Use patterns to improve. Machines are sensitive to recurring issues like timing, pausing, and lexical variety. Train those consistently.

FAQ

1) Is r = 0.65 “good” agreement?
Yes. In education and language assessment, r in the mid-0.6s at the item level is meaningful. It shows moderate-to-strong alignment between machine and human raters.

2) Why does human–human beat machine–human at the section level?
Averaging multiple human judgments reduces random error. The same model scoring each item doesn’t gain that “independent judgment” benefit.

3) Does correlation mean accuracy?
Not exactly. Correlation reflects consistency with a criterion. Validity depends on whether the score accurately reflects speaking proficiency.

4) Why can item-level machine–human exceed human–human?
The machine applies the same rules every time, while two humans may interpret rubrics slightly differently.

5) How should students use automated scores?
Track trends across many practice responses. Focus on patterns that affect fluency, clarity, and timing.

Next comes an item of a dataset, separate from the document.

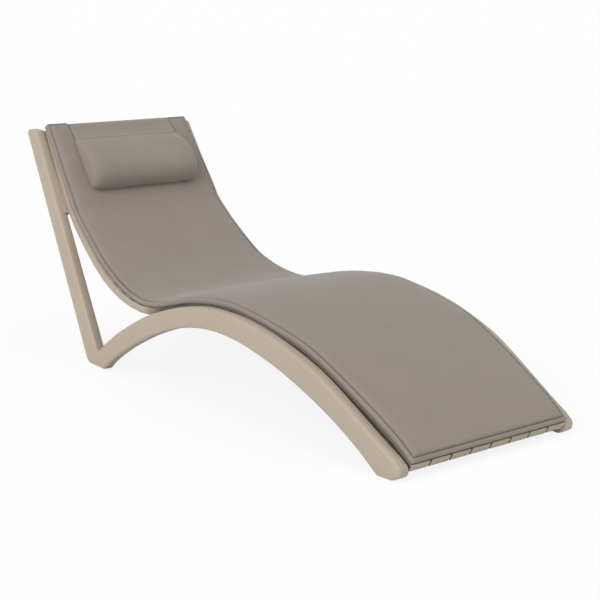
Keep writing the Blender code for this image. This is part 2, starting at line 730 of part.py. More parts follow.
def build_pad():
    start, end = PAD_END_INSET, SEAT_PLACES[-1] - PAD_END_INSET
    insets = [inset for inset, _ in pad_section()[1:]]
    bends = [place for place in SEAT_PLACES if start < place < end]
    ends = [start + inset for inset in insets] + [end - inset for inset in insets]
    rings = []
    for place in sorted(bends + [place for place in ends if min(abs(place - bend) for bend in bends) > OVERRUN]):
        distance = min(place - start, end - place)
        limit = end_height(distance)
        y = on_seat(place, 0.0)[0]
        side = panel_half_width(y) - PAD_SIDE_INSET - corner_inset(distance)
        points = [(side - inset, min(height, limit)) for inset, height in pad_section()]
        profile = points + [(0.0, pad_top(distance) - SOFT_PLAY)] + [(-x, height) for x, height in reversed(points)]
        rings.append([(x, *on_seat(place, SOFT_PLAY + height)) for x, height in profile])
    pad = add_piece("seat_pad", smooth_shaded(lofted("seat_pad", rings), 1.2), PAD_FABRIC, 0.9)
    return pad


# Head end: holding band, pillow, flap and counterweight
def head_point(along, height):
    """A side-view point past the slats' head end, along the back and over the slats."""
    tip, normal = SEAT_POINTS[-1], edge_normals(SEAT_POINTS)[-1]
    return tip + np.array([normal[1], -normal[0]]) * along + normal * height


def build_hold_band():
    half = HOLD_BAND_THICKNESS / 2
    past, behind = PLAY + half, -SLAT_THICKNESS - PLAY - half
    path = [head_point(past, HOLD_BAND_RISE), head_point(past, behind), head_point(-HOLD_BAND_TAIL, behind)]
    mesh = side_view_mesh("pad_holding_band", thick_line(path, HOLD_BAND_THICKNESS), 2 * HOLD_BAND_HALF_WIDTH)
    add_piece("pad_holding_band", mesh, DARK_WEBBING, 0.85)


def pillow_place():
    return SEAT_PLACES[-1] - PILLOW_TOP_TO_HEAD - PILLOW_HEIGHT / 2


def pillow_base():
    return PAD_MIDDLE_HEIGHT + 2 * SOFT_PLAY


def build_pillow():
    """A bolster that is flat on the pad, thin at the flap's seam, full below, and smaller at its rounded ends."""
    rings = []
    for width, size in zip(PILLOW_WIDTH_SHARES, PILLOW_SIZE_SHARES):
        rings.append([(width * PILLOW_HALF_WIDTH, along * size * PILLOW_HEIGHT / 2, up * size * PILLOW_DEPTH)
                      for along, up in PILLOW_PROFILE_SHARES])
    pillow = add_piece("head_pillow", smooth_shaded(lofted("head_pillow", rings), 1.2), PAD_FABRIC, 0.9)
    pillow.matrix_world = seat_frame(pillow_place()) @ Matrix.Translation((0, 0, pillow_base()))


def build_flap():
    """The flap that carries the pillow: up the pad, over the head end and down behind it."""
    half = FLAP_THICKNESS / 2
    past = 2 * PLAY + HOLD_BAND_THICKNESS + half
    turn = head_point(past, -SLAT_THICKNESS - HOLD_BAND_THICKNESS - FLAP_THICKNESS)
    start = PILLOW_TOP_TO_HEAD - PLAY - PAD_END_INSET
    front = [over_pad(distance) for distance in (start, FLAP_FOLD + PLAY)]
    edge = pad_top(PAD_BAND_INSET) + SOFT_PLAY + half
    top = [over_pad(distance) for distance in (FLAP_FOLD, PAD_LIP_INSET, PAD_BAND_INSET)]
    top += [head_point(past - FLAP_THICKNESS, edge - half), head_point(past, edge - FLAP_THICKNESS),
            turn, turn - (0, FLAP_THICKNESS)]
    rear = [turn - (0, FLAP_THICKNESS + PLAY), turn - (0, FLAP_DROP)]
    for name, path in (("pillow_flap_front", front), ("pillow_flap_top", top), ("pillow_flap_rear", rear)):
        mesh = side_view_mesh(name, thick_line(path, FLAP_THICKNESS), 2 * FLAP_HALF_WIDTH)
        add_piece(name, mesh, PAD_FABRIC, 0.9)
    build_counterweight(turn - (0, FLAP_DROP + PLAY))


def over_pad(distance):
    """The middle of the flap where it lies on the pad, at a distance from the pad's end."""
    return head_point(-PAD_END_INSET - distance, pad_top(distance) + SOFT_PLAY + FLAP_THICKNESS / 2)


def build_counterweight(hang):
    """A weighted tube sewn into the flap's hem, which hangs behind the backrest."""
    bm = bmesh.new()
    low = (-FLAP_HALF_WIDTH, -COUNTERWEIGHT_THICKNESS / 2, -COUNTERWEIGHT_HEIGHT)
    grown_box(bm, low, (FLAP_HALF_WIDTH, COUNTERWEIGHT_THICKNESS / 2, 0.0), Matrix.Identity(4))
    mesh = mesh_from(bm, "pillow_counterweight")
    weight = add_piece("pillow_counterweight", mesh, PAD_FABRIC, 0.9)
    weight.location = (0.0, hang[0], hang[1])
    edges = weight.modifiers.new("edges", "BEVEL")
    edges.width = COUNTERWEIGHT_EDGE
    edges.segments = 3


clear_scene()
PIECES = collection("sun_lounger")
CUTTERS = collection("cutters")
PLAN_LINE = smooth_line(PLAN_SHARES, 12)
SEAT_PLACES, SEAT_POINTS = seat_places()
SEAT_NORMALS = mitred(SEAT_POINTS)

build_side_frames()
build_slats()
build_bearers()
build_end_screws()
build_slat_screws()
build_glides()
build_pad()
build_hold_band()
build_pillow()
build_flap()
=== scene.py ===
"""Wave-shaped sun lounger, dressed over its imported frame: resin sides and slats, fabric pad, head pillow.

X runs across the lounger, +Y points to the head end, and the floor is at z = 0. All sizes are in metres.
"""

from math import pi, radians
import bmesh
import bpy
import numpy as np
from mathutils import Matrix, Vector


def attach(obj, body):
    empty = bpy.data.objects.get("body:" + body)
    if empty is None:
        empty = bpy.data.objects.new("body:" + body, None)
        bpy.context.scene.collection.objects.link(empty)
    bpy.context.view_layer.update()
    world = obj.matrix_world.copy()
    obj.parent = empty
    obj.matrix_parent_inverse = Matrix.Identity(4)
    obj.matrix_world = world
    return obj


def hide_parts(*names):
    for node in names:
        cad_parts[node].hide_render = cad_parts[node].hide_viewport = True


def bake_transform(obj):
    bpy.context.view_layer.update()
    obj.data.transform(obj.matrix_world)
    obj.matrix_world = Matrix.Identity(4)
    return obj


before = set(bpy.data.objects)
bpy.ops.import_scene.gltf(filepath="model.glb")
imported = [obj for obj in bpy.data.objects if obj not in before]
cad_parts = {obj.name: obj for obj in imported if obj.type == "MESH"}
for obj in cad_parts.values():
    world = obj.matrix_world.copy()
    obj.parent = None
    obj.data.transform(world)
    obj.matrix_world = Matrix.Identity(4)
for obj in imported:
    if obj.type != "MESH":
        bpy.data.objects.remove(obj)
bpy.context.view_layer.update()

# Side frames
# Each side is one moulding of matt beige resin, a long low arch with a leg that leans back from its rear foot.
# The mould leaves rounded outer edges and a fine grain, and bosses on the inside take the bearers' end plates.
RESIN_COLOUR = (0.391, 0.328, 0.253)
RESIN_ROUGHNESS = 0.50
RESIN_UNEVEN_GLOSS = 0.07
RESIN_SHADES = (0.955, 1.045)
RESIN_SPECKS = (0.975, 1.02)
RESIN_SPECK_SPAN = (0.35, 0.65)
RESIN_CLOUD_SCALE = 5.0
RESIN_SCUFF_SCALE = 38.0
RESIN_GRAIN = 0.0009
RESIN_GRAIN_DEPTH = 0.00010
RESIN_GRAIN_STRENGTH = 0.35
MERGE = 0.00002
# Faces of a CAD node that turn by less than this, in degrees, belong to one flat face
FLAT_DEGREES = 0.15
# Edges that turn by more than this, in radians, are sharp, on a moulded piece and on one of cloth
SHARP_TURN = 0.6
CLOTH_TURN = 3.1
ROUND_PROFILE = 0.5


def shader_of(material):
    return material.node_tree.nodes["Principled BSDF"]


def new_material(name, colour, roughness):
    made = bpy.data.materials.new(name)
    made.use_nodes = True
    shader_of(made).inputs["Base Color"].default_value = (*colour, 1.0)
    shader_of(made).inputs["Roughness"].default_value = roughness
    return made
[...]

6) Do these numbers still matter with the new TOEFL Speaking format?
Yes. While task types will evolve, the underlying principle remains: machines are consistent at the item level, humans gain reliability from averaging.

Final Thoughts

The evidence is clear:

On individual tasks, automated scoring is at least as reliable as human raters.
On the overall section, multiple human raters still have a slight edge — but the gap is small.
Independent validation, like Nathan Mills’ study of 1,600+ responses, shows machines and humans are converging.

For test-takers, that means you can trust automated feedback as a highly accurate guide to your current performance. It doesn’t replace human intuition, but it provides consistency, immediacy, and actionable data that humans alone can’t deliver.

As TOEFL Speaking continues to evolve — with the 2026 redesign ahead — automated scoring will play an even bigger role. Understanding its reliability today helps you trust it tomorrow.